While chromatography alone enables the correct separation of the various constituents of a mixture, it is nevertheless a delicate task to make a structural interpretation that allows certain identification, as the parameters deduced from the selective retention of solutes through the column are often unwieldy and, in most cases, linked in a complex and indirect way to organic molecular structures.
The idea of coupling another physical method of investigation, after chromatographic separation, in order to add a second analytical dimension to chromatography, took shape as early as 1960 with the combination of gas chromatography and mass spectrometry (GC-MS).
The coupling of liquid chromatography and mass spectrometry (LC-MS) was not studied until 1974, mainly because of the much greater technical difficulties involved. The development of atmospheric pressure ionization sources for mass spectrometry, from 1986 onwards, removed most of the obstacles to the development of LC-MS.

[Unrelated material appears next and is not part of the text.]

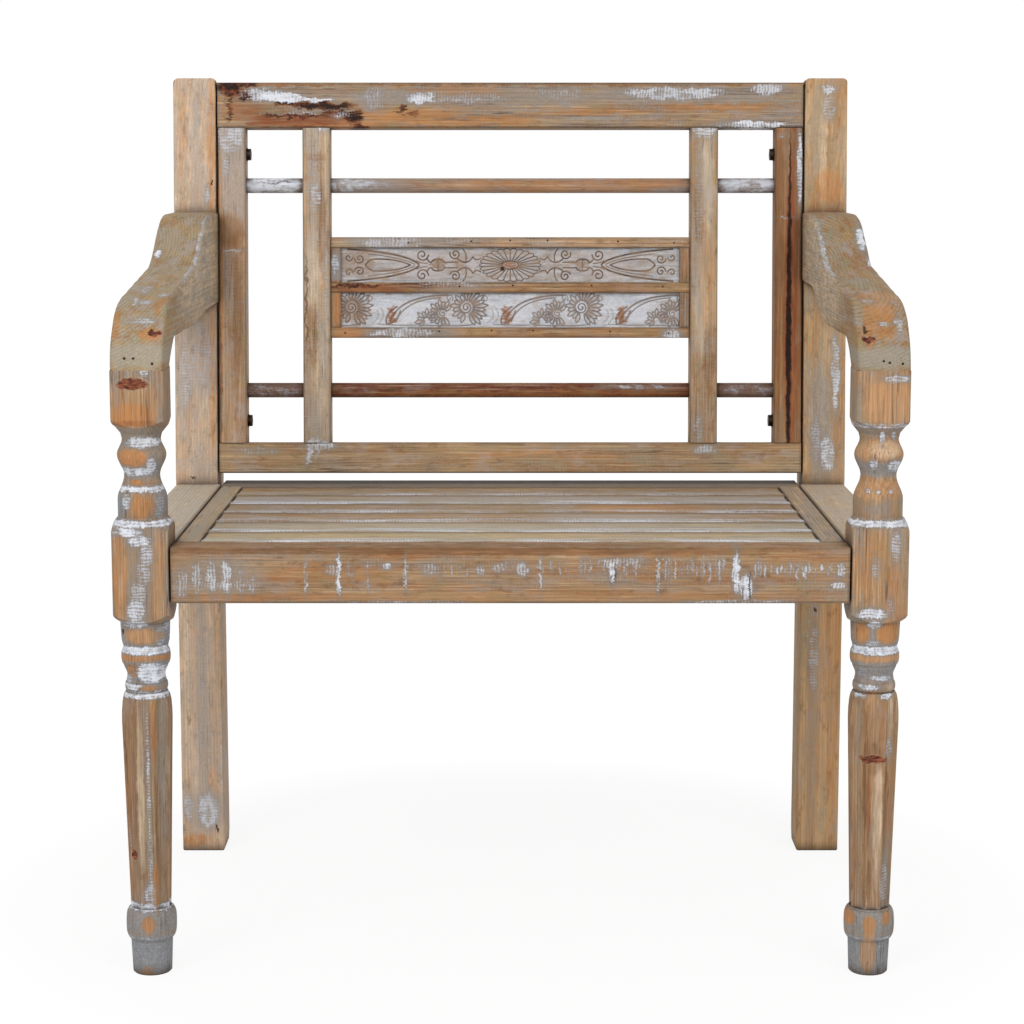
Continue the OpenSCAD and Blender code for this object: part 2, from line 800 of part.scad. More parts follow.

The search for rapid analysis methods that can handle an increased number of samples, and the need for continuous real-time monitoring, have also led to the development of integrated rapid methodologies in which the chromatographic step is either accelerated or eliminated altogether and replaced by automatic sample handling processes.
These separative methods are generally associated with the chromatographic method set, and can often be connected to mass spectrometry.